Take every line from the listing below that contains "adds".
======
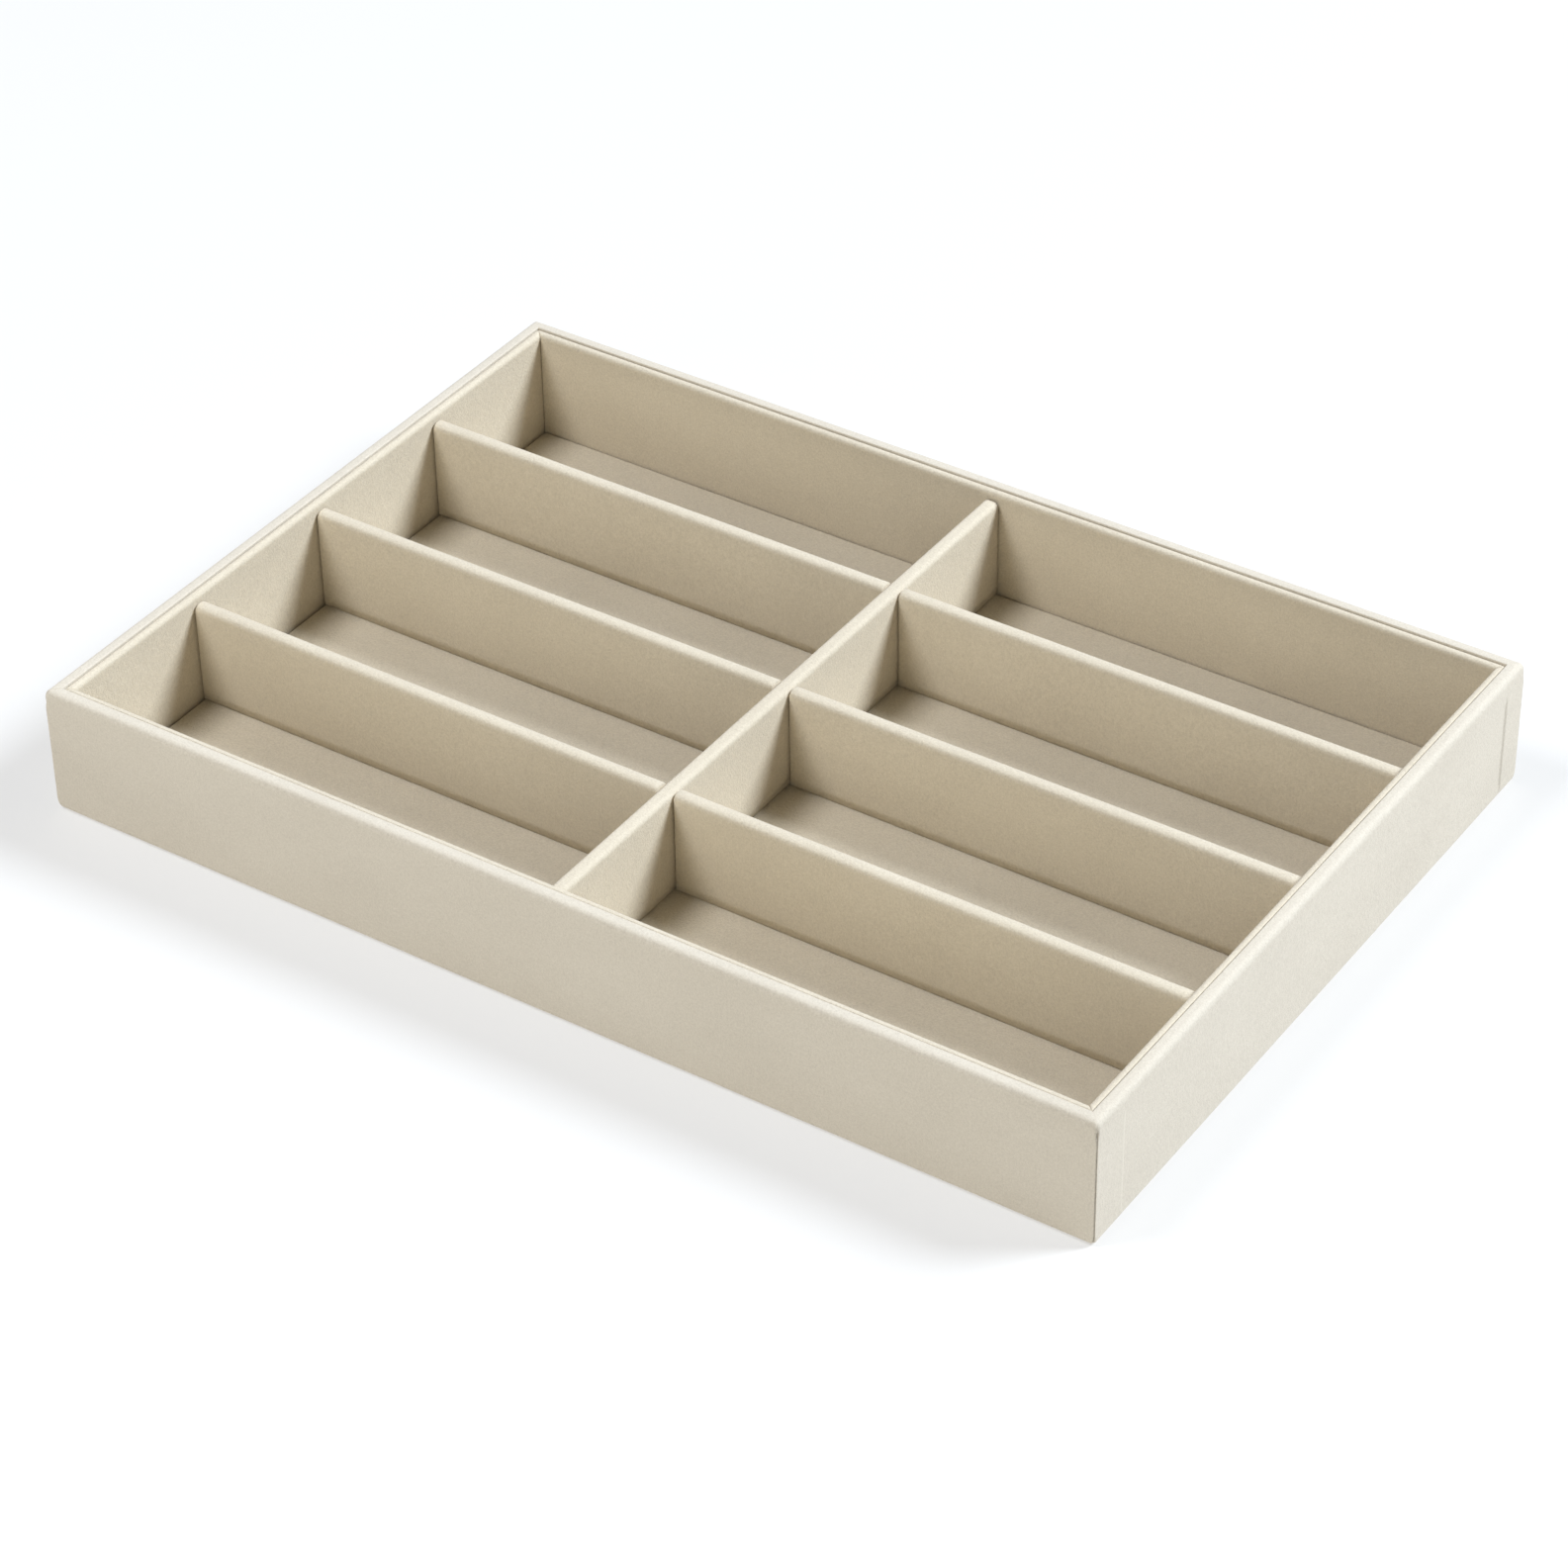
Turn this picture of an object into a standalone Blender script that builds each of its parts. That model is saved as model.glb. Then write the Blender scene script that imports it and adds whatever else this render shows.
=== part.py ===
"""A lidless display tray for eight pairs of glasses.

A greyboard box wrapped in micro-suede holds a thin covered lining frame, a covered floor and a
drop-in grid of covered dividers: one spine and six short cross dividers. Metres, +Z up. The
origin is the centre of the underside, +X runs along the length and +Y to the back.
"""

import math

import bmesh
import bpy
from mathutils import Matrix

OBJECT_NAME = "glasses_organizer"

# Overall size
LENGTH = 0.350
DEPTH = 0.240
HEIGHT = 0.042

# Gap kept between pieces that touch
GAP = 0.0003

# Outer wall: a board between two skins of one wrapped cover
WALL_SKIN = 0.0006
WALL_BOARD = 0.0023
WALL_EDGE_RADIUS = 0.0014
WALL_TURN_DOWN = 0.020
WALL_THICKNESS = 2 * WALL_SKIN + 2 * GAP + WALL_BOARD

# Groove between the outer wall and the lining frame
GROOVE = 0.00035

# Lining frame: a thin card between two skins of one wrapped cover
LINER_SKIN = 0.0004
LINER_BOARD = 0.00085
LINER_TOP_RADIUS = 0.0010
LINER_TURN_DOWN = 0.015
LINER_DROP = 0.0008
LINER_THICKNESS = 2 * LINER_SKIN + 2 * GAP + LINER_BOARD
LINER_OUTER = WALL_THICKNESS + GROOVE
LINER_INNER = LINER_OUTER + LINER_THICKNESS

# Bottom stack
LINING_THICKNESS = 0.0006
BASE_BOARD = 0.0023
FLOOR_BOARD = 0.0012
FLOOR_SKIN = 0.0006
FLOOR_EDGE_RADIUS = 0.0005
BASE_BOTTOM = LINING_THICKNESS + GAP
BASE_TOP = BASE_BOTTOM + BASE_BOARD
FLOOR_BOTTOM = BASE_TOP + GAP
FLOOR_TOP = FLOOR_BOTTOM + FLOOR_BOARD + GAP + FLOOR_SKIN

# Dividers
DIVIDER_THICKNESS = 0.0050
DIVIDER_SKIN = 0.0006
DIVIDER_TOP = HEIGHT - 0.0030
DIVIDER_TOP_RADIUS = 0.0022
DIVIDER_END_RADIUS = 0.0008
DIVIDER_PITCH = 0.05825
DIVIDER_END_GAP = 0.00035
DIVIDER_ROWS = (1, 0, -1)
DIVIDER_BOTTOM = FLOOR_TOP + GAP

# Small rounding on the board edges, and steps in each rounded corner
BOARD_EDGE_RADIUS = 0.0004
CORNER_STEPS = 4
SMALL_STEPS = 2
TOP_STEPS = 3

# Colours
SUEDE = (0.80, 0.74, 0.62, 1.0)
INNER_SUEDE = (0.78, 0.71, 0.58, 1.0)
GREYBOARD = (0.42, 0.39, 0.35, 1.0)
LINING = (0.70, 0.64, 0.53, 1.0)

# Each side of the tray: its turn about Z from the front, and whether it is a short end
SIDES = {"front": (0.0, False), "right": (90.0, True), "back": (180.0, False), "left": (270.0, True)}


def clear_scene():
    for item in list(bpy.data.objects):
        bpy.data.objects.remove(item, do_unlink=True)


def make_collection(name):
    collection = bpy.data.collections.new(name)
    bpy.context.scene.collection.children.link(collection)
    return collection


def make_material(name, colour, roughness):
    material = bpy.data.materials.new(name)
    material.use_nodes = True
    shader = material.node_tree.nodes["Principled BSDF"]
    shader.inputs["Base Color"].default_value = colour
    shader.inputs["Roughness"].default_value = roughness
    shader.inputs["Metallic"].default_value = 0.0
    return material


def add_object(name, mesh_data, collection, colour, roughness):
    """Turns the bmesh into an object with a material of its own."""
    mesh = bpy.data.meshes.new(name)
    mesh_data.to_mesh(mesh)
    mesh_data.free()
    item = bpy.data.objects.new(name, mesh)
    mesh.materials.append(make_material(name, colour, roughness))
    collection.objects.link(item)
    return item


def smooth(item):
    item.data.shade_smooth()
    item.data.set_sharp_from_angle(angle=math.radians(35.0))


def box_mesh(size, centre):
    mesh_data = bmesh.new()
    bmesh.ops.create_cube(mesh_data, size=1.0)
    bmesh.ops.scale(mesh_data, vec=size, verts=mesh_data.verts)
    bmesh.ops.translate(mesh_data, vec=centre, verts=mesh_data.verts)
    return mesh_data


def board(name, low, high, collection, edge_radius=BOARD_EDGE_RADIUS):
    """A flat board with slightly rounded edges, between two corners."""
    size = [top - bottom for bottom, top in zip(low, high)]
    centre = [(top + bottom) / 2 for bottom, top in zip(low, high)]
    item = add_object(name, box_mesh(size, centre), collection, GREYBOARD, 0.9)
    bevel = item.modifiers.new("edges", "BEVEL")
    bevel.width = edge_radius
    bevel.segments = 1
    return item


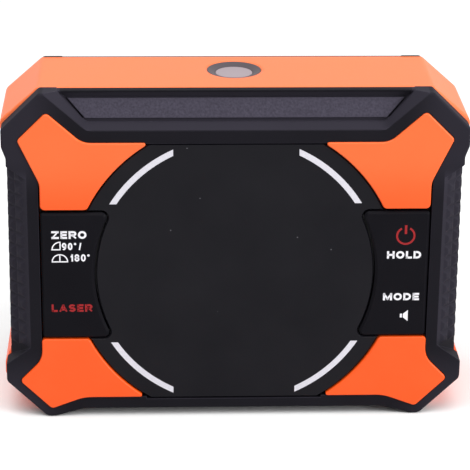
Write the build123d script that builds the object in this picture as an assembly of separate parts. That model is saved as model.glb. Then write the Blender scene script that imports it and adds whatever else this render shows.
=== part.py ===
"""Hand-held digital level with a laser: an orange case between two black frames.

Front views are drawn about the centre of the dial, X to the right and Z up.
Depth is measured backwards from the face of the front frame.
The part stands on its aluminium base, with its origin under the middle of the case.
"""

import os
from math import atan2, cos, hypot, sin

from build123d import *

os.makedirs("parts", exist_ok=True)

# Overall size
DIAL_UP = 33.5          # dial centre above the surface that the level stands on
DEPTH = 31.0            # front frame's face to rear cover's face
PAD_PROUD = 0.35        # the orange pads stand in front of the frame
FRAME_DEEP = 4.6        # front frame
REAR_DEEP = 4.4         # rear cover's edge
SEAM = 0.1              # gap between the case and each frame
CASE_INSET = 0.15       # the case lies this far inside the frames' outline above and below
CASE_WALL = 2.2
CASE_CHAMFER = 0.25

# Outline of the frames, right half, from the top corner to the bottom, with corner radii
TOP = 40.3
FOOT = -DIAL_UP
BELLY = -31.7
SHOULDER_X, WAIST_X, HIP_X = 48.9, 48.0, 49.2
LOW_WAIST_X = WAIST_X + 0.3
OUTLINE = [
    ((40.9, TOP), 1.0), ((SHOULDER_X, 32.4), 0.8), ((SHOULDER_X, 28.6), 1.5),
    ((WAIST_X, 26.1), 2.0), ((LOW_WAIST_X, -18.4), 1.5), ((HIP_X, -21.1), 1.0),
    ((HIP_X, -25.0), 1.5), ((40.6, FOOT), 2.4), ((38.9, FOOT), 4.0), ((32.4, BELLY), 5.0),
]

# Outline of the case: it stands out of the frames at the shoulders and the hips
CASE_TOP, CASE_FOOT = TOP - CASE_INSET, FOOT + CASE_INSET
BULGE_X = 49.7
CASE_OUTLINE = [
    ((41.3, CASE_TOP), 1.0), ((BULGE_X + 0.1, 32.6), 2.2), ((SHOULDER_X - 0.3, 29.8), 1.5),
    ((WAIST_X - 0.3, 24.6), 2.0), ((LOW_WAIST_X - 0.3, -18.2), 1.5), ((BULGE_X, -22.4), 1.2),
    ((BULGE_X, -25.4), 1.5), ((40.5, CASE_FOOT), 1.0), ((38.8, CASE_FOOT), 2.0),
    ((32.35, BELLY + CASE_INSET), 3.0),
]

# Dial, window and keys
ARC_R, ARC_WIDE = 31.0, 1.26
ARC_FROM_X, ARC_FROM_Z = 13.18, 15.94
WINDOW_R, WINDOW_HALF_TALL = 34.4, 29.25
WINDOW_FACE, WINDOW_THICK, WINDOW_BEVEL = 0.2, 1.5, 0.25
KEY_CUT_R, KEY_GAP = 30.64, 0.32
KEY_ARC_X = -1.1        # centre of the right key's hollow side, across the dial
KEY_IN_R = KEY_CUT_R + KEY_GAP
KEY_OUT_X, KEY_LOW, KEY_HIGH, KEY_BACK = 41.15, -14.62, 14.08, 2.1
KEY_FACE = -PAD_PROUD   # the keys stand in front of the frame as far as the pads
KEY_AXIS_DEEP, KEY_PIN_R = 3.4, 0.8
KEY_X = 36.0
KEY_FALL, KEY_FALL_END = 0.15, 14.7
KEY_BEVEL, KEY_CORNER_R, KEY_OUT_CORNER_R = 0.6, 1.2, 0.7
KEY_PIN_HALF, PIN_PLAY = 4.5, 0.06
KEY_WEB_HALF_X, KEY_WEB_HALF_Z = 2.9, 1.1
STEM_UP, STEM_R, STEM_END = 9.0, 1.3, 7.45
STEM_HOLE_R = 2.0

# Pads, right half, with corner radii; their inner side is an arc about the dial
PAD_R = 34.62
PAD_EDGE = 0.35
PAD_TIP_R, PAD_HEEL_R = 0.4, 1.0
UPPER_PAD = [
    ((12.0, 29.6), 0.5), ((32.0, 29.6), 4.5), ((39.45, 36.3), 1.0), ((45.55, 30.2), 0.9),
    ((41.1, 20.6), 5.0), ((41.1, 14.75), 1.0), ((26.0, 14.75), 0.5),
]
LOWER_PAD = [
    ((12.0, -28.85), 0.5), ((32.6, -28.85), 9.0), ((39.6, -31.5), 1.0), ((46.35, -24.8), 0.9),
    ((41.4, -19.7), 5.0), ((41.4, -14.95), 0.7), ((26.0, -14.95), 0.5),
]

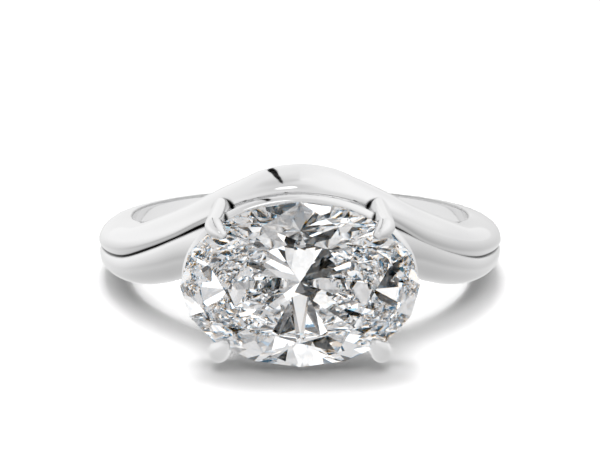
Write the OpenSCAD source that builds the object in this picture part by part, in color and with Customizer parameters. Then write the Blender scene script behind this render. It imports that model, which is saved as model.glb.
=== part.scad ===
// Twisted solitaire ring with an oval brilliant stone set across the finger.
// Two round strands leave the plain shank at the shoulders. The crest strand
// sweeps over the under strand and arches behind the stone; the under strand
// carries a four-claw basket with one thin gallery rail.
//
// The ring is worked out in its own frame first: finger axis along Z, head
// towards -Y, angles counted from the head around the finger. It is then laid
// down on the gallery rail's lower edge and the back of the shank, which is
// how it rests on a table by itself. The finger hole is a true cylinder where the
// metal goes all round, and opens by bore_flare towards both rims.
// Units are millimetres.

/* [Finger hole and shank] */
// Diameter of the finger hole
finger_d = 17.2; // [16:0.1:18.4]
// Radial thickness of the shank
shank_t = 1.7; // [1.4:0.05:2.0]
// Squareness of the strand section, 2 is a true ellipse
section_power = 2.1; // [2:0.1:2.6]

/* [Strands] */
// Height of the crest strand's top above the ring's middle plane
crest_top = 4.92; // [4.6:0.02:5.3]
// Width of the crest strand along the finger where it arches over the head
crest_w = 1.72; // [1.6:0.02:1.9]

/* [Oval stone] */
// Length of the stone, across the finger
stone_l = 10.97; // [10.6:0.01:11.4]
// Width of the stone, along the finger
stone_w = 7.73; // [7.5:0.01:8.1]
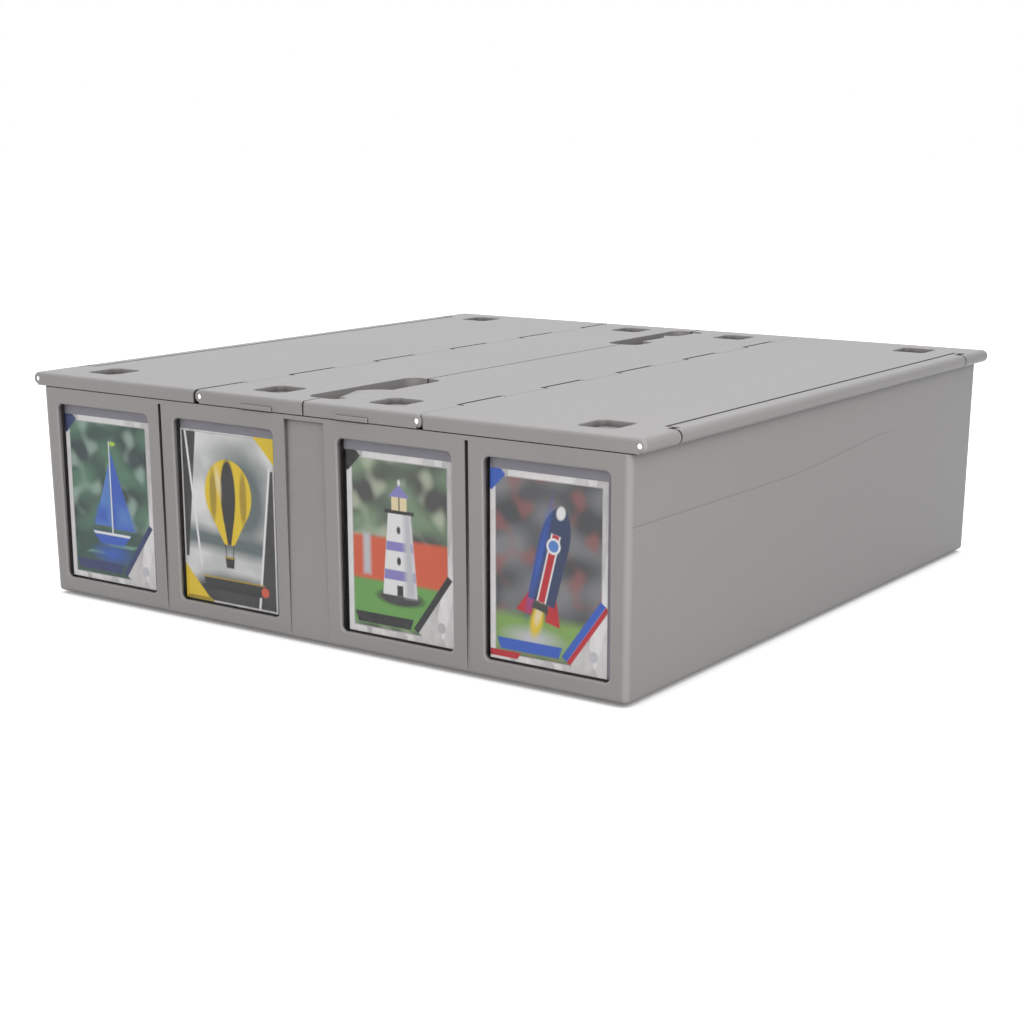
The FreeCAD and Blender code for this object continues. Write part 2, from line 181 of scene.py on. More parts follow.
======
> RESPONSE
Turn this picture of an object into a standalone Blender script that builds each of its parts. That model is saved as model.glb. Then write the Blender scene script that imports it and adds whatever else this render shows.
Write the build123d script that builds the object in this picture as an assembly of separate parts. That model is saved as model.glb. Then write the Blender scene script that imports it and adds whatever else this render shows.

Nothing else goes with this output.